Garnishes that hold up
Whole or halved freeze-dried pieces make striking garnishes: a bright, dry strawberry or a ring of freeze-dried orange reads as vivid and intentional. They also stay crisp far longer on a serving tray than cut fresh fruit, which makes them practical for setting up several drinks at once.
The trade-off is contact with liquid. A piece floated on a drink or perched on a wet rim will start to soften as it absorbs moisture. Two ways to work with that:
- Add the garnish at the last moment, so guests see and smell it crisp.
- Lean into the softening when you want it, letting a piece slowly rehydrate in the glass as an edible, flavor-releasing element.
For a garnish meant to stay crunchy, keep it clear of the liquid, on the rim's dry side or on a pick above the surface.
Non-alcoholic and batch uses
Everything above works in mocktails, sparkling water, lemonade, and iced tea, where the lack of dilution is just as valuable. Powder stirred into sparkling water gives instant color and fruit flavor; pieces dropped into a pitcher slowly infuse and double as a garnish.

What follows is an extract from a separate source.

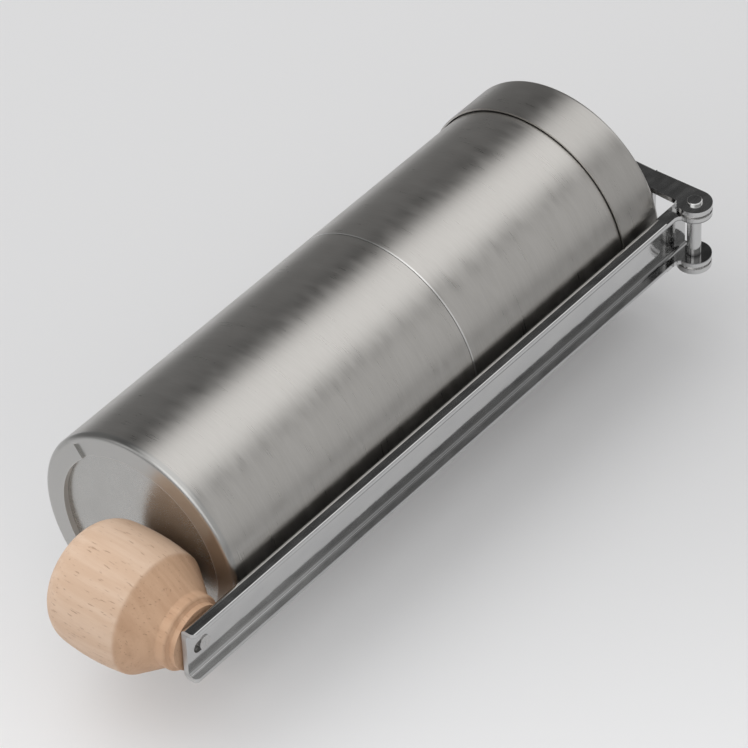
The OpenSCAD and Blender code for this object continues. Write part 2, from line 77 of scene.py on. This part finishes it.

For batching, remember the thirst factor: if you are pre-rimming glasses or pre-garnishing for a party, do it as close to serving as you can, because the fruit will keep pulling in moisture the whole time it waits.
A note on expectations
Freeze-dried fruit in drinks is a flavor, color, and presentation tool. It is not a wellness add-on, and pairing it with alcohol does not make a drink healthier. Use it because it tastes good and looks good, drink responsibly, and let the fruit do the job it is genuinely great at: concentrated flavor and clean color without the dilution and mess of fresh.
Bottom line
Freeze-dried fruit earns its place behind a bar because it is concentrated, dry, and vivid. It infuses spirits quickly, grinds into a powder perfect for rims and dusting, and makes garnishes that hold their crispness until they touch liquid. Work with its one quirk, that it absorbs moisture fast, by infusing and straining deliberately, rimming just before serving, and garnishing at the last minute, and it becomes one of the most flexible flavor tools in the kitchen.